If you meet Wikipedia’s notability standards (significant coverage in multiple independent reliable sources), you can pursue an article through legitimate channels. This means having enough press coverage that a Wikipedia editor can write the article using only independent sources. You shouldn’t write the article yourself, and you shouldn’t pay someone to write it without disclosure.

Consistent entity data

Make sure your name, description, and key facts are identical across your website, LinkedIn, Twitter, and every other platform. Inconsistencies weaken entity signals.

Schema markup

Implement Organization or Person schema on your website with complete, accurate data.

Time

Knowledge panels often appear months or years after the underlying signals are in place. There’s no fast-forward button.

The cost comparison

The scam route: $5,000-$15,000 for a temporary or nonexistent panel, plus potential long-term damage to your Wikipedia and entity standing.

The legitimate route: mostly labor (your time or a PR professional’s time), possibly $0-$5,000 in PR support over 6-12 months, producing a panel that holds because it’s built on real signals.

The legitimate route is often cheaper and always more durable.
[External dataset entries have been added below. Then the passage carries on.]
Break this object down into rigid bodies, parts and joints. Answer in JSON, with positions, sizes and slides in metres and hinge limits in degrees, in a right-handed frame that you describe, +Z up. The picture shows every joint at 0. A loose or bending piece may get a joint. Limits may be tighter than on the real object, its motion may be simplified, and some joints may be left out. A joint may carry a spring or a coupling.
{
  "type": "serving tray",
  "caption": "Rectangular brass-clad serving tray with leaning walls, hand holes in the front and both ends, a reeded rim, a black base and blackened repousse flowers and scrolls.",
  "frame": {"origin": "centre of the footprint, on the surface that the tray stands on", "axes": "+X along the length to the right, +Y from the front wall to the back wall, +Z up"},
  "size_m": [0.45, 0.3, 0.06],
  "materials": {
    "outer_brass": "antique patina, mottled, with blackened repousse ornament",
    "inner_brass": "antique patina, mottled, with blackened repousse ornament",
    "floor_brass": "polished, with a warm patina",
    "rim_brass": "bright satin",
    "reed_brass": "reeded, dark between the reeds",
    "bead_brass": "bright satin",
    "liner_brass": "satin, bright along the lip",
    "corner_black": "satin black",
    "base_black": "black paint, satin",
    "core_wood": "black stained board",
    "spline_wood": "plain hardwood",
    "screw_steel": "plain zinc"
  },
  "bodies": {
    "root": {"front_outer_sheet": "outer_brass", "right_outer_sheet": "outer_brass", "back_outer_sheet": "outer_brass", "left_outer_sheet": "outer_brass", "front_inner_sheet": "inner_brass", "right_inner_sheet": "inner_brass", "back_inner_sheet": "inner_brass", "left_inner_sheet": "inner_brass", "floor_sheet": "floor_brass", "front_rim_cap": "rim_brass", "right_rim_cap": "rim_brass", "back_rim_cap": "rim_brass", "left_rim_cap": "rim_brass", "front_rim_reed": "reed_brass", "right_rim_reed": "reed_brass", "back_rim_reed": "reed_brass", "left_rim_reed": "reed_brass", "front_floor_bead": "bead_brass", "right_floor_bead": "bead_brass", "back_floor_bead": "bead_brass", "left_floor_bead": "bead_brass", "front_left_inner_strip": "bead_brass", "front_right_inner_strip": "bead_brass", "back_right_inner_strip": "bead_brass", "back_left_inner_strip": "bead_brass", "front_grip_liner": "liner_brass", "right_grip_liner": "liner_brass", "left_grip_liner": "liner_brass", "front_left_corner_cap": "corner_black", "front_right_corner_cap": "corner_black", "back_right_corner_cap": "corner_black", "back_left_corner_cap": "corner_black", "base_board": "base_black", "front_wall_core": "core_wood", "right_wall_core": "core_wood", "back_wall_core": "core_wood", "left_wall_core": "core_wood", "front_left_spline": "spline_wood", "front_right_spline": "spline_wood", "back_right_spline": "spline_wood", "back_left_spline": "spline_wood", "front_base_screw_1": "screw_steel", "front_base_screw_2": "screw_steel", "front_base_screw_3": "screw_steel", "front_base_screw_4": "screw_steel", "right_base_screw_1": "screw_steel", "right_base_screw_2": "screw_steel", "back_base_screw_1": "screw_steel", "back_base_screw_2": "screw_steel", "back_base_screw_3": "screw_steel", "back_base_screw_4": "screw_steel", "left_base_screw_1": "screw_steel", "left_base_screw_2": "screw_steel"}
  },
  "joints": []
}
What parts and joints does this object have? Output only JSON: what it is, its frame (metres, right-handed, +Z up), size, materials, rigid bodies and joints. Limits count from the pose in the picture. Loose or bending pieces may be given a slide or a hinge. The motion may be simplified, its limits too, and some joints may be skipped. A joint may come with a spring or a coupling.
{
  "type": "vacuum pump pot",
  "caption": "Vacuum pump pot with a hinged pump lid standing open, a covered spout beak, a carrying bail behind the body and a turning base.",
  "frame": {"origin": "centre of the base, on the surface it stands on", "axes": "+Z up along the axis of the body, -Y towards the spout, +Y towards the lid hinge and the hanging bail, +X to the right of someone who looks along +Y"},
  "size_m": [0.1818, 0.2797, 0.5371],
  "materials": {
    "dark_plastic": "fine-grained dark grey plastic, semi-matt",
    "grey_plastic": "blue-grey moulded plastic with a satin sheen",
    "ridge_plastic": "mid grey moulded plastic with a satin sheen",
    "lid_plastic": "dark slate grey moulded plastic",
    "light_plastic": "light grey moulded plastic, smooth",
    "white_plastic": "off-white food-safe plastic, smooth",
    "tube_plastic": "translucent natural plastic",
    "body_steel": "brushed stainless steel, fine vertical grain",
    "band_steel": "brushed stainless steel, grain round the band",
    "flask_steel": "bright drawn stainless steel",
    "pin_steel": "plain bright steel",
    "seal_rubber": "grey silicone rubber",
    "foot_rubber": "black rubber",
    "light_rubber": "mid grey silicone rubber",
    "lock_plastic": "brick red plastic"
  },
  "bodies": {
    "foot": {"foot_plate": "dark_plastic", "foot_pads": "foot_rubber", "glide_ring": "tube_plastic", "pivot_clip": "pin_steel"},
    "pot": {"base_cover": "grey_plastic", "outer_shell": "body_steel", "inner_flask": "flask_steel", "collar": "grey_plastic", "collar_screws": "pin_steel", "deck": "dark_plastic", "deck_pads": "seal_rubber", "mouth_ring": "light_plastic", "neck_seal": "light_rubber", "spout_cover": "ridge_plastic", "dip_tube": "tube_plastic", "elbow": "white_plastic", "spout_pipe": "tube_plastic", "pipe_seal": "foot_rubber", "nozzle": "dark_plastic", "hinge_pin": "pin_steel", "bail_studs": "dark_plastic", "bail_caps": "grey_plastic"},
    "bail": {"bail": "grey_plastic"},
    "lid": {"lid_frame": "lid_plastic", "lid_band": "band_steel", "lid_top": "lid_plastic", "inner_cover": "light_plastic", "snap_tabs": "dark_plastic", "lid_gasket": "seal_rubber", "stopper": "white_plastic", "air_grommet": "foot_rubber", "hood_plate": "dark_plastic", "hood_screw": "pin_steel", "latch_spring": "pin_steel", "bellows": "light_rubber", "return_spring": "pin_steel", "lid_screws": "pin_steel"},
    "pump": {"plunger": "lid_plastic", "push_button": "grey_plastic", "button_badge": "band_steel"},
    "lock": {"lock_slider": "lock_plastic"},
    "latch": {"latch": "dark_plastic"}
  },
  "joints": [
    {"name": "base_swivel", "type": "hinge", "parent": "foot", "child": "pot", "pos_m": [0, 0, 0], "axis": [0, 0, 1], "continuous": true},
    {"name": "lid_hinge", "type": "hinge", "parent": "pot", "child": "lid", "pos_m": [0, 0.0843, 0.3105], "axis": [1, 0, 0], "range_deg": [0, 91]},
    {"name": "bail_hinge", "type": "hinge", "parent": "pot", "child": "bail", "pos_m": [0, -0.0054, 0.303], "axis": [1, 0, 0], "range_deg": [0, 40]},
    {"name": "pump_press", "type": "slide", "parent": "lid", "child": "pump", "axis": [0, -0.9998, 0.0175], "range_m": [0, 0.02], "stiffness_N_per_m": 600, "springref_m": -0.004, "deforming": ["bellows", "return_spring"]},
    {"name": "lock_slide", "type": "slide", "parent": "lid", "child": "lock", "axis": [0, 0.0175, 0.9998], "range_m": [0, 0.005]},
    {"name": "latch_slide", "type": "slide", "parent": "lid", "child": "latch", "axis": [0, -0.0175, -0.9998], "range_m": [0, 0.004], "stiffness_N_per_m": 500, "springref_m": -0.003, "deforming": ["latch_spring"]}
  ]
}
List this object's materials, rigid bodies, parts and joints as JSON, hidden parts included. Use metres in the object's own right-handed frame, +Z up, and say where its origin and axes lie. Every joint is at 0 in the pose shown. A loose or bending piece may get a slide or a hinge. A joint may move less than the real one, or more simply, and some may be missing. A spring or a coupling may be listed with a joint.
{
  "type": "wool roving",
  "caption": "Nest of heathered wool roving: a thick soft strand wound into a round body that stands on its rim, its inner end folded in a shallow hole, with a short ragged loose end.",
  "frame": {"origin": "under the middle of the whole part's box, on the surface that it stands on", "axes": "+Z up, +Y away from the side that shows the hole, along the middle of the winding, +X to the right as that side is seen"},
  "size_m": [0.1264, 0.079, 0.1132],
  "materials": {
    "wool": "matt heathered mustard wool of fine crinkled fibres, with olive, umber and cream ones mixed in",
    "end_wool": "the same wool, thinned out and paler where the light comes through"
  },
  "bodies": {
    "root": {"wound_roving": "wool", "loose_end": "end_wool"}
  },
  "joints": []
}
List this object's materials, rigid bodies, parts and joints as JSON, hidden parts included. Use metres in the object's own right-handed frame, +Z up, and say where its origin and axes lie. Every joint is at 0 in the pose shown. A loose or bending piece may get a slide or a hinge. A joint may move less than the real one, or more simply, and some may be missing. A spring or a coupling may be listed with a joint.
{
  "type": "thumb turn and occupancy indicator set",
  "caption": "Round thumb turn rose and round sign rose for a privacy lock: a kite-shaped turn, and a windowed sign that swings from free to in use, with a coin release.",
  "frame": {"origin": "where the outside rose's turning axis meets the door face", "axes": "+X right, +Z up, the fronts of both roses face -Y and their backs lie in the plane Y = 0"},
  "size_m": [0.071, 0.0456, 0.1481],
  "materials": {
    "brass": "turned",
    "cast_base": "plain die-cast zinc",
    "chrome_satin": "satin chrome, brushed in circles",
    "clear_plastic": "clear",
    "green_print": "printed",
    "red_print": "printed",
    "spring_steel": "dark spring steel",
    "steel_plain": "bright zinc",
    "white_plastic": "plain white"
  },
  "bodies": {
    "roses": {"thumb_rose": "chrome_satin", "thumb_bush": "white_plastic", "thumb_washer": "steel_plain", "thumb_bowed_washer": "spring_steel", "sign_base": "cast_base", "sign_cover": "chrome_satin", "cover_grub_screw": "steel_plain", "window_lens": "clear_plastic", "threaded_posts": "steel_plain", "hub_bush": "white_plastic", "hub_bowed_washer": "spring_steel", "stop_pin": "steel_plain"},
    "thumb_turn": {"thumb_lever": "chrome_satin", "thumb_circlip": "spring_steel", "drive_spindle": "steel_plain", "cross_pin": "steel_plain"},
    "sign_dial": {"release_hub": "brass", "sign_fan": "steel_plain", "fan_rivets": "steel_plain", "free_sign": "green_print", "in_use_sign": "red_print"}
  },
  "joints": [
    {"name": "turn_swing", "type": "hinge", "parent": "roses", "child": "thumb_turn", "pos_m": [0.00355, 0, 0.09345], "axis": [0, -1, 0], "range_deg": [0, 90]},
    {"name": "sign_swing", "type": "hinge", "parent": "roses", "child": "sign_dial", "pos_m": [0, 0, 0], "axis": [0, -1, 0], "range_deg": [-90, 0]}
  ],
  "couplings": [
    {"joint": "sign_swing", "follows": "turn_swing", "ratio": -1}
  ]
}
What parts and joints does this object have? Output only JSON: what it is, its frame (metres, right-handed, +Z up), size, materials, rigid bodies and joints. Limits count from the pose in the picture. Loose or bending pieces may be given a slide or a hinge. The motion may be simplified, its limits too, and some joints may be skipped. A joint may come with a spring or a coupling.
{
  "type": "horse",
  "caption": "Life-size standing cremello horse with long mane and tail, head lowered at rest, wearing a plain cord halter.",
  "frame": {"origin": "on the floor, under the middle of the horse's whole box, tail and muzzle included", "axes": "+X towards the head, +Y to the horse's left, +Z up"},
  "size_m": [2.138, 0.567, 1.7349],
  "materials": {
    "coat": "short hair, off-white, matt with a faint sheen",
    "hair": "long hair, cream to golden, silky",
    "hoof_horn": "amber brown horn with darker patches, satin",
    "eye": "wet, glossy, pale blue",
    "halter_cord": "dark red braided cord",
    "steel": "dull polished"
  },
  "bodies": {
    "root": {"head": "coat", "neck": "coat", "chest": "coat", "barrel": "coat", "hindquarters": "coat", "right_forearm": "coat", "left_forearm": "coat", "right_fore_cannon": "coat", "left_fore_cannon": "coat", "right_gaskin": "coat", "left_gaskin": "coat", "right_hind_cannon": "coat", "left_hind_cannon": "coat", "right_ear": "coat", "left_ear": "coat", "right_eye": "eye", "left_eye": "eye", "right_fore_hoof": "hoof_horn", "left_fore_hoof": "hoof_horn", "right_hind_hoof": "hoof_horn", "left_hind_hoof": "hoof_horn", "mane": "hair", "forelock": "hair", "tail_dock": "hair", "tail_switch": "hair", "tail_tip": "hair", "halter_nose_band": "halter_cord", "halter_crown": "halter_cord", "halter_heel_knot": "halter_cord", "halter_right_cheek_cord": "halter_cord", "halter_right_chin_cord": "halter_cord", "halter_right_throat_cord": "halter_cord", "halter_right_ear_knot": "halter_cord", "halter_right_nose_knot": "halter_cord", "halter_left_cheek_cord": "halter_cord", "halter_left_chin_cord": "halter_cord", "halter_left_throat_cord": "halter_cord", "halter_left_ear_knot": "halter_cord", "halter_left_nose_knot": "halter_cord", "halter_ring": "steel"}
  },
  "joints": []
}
Questions to ask any knowledge panel service

If you’re evaluating a service, ask:

  1. “Can you show me panels you created that still exist today?” (Check them yourself.)
  2. “What specific methods do you use?” (Vague answers are a red flag.)
  3. “Do you edit Wikipedia directly or pay editors?” (If yes, walk away.)
  4. “What happens if the panel disappears after your work?” (They should have an honest answer.)
  5. “Can you guarantee a panel?” (The honest answer is no.)

The bottom line

You can’t buy a Google knowledge panel, and the people who say you can are either running a scam or using manipulation tactics that backfire. The real path is building legitimate notability: press coverage, authoritative database entries, consistent entity data, and time. It’s slower and less exciting than paying someone $10,000 to “make it happen,” but it’s the only approach that produces a panel Google keeps showing. Save your money, do the real work, and stop looking for shortcuts that don’t exist.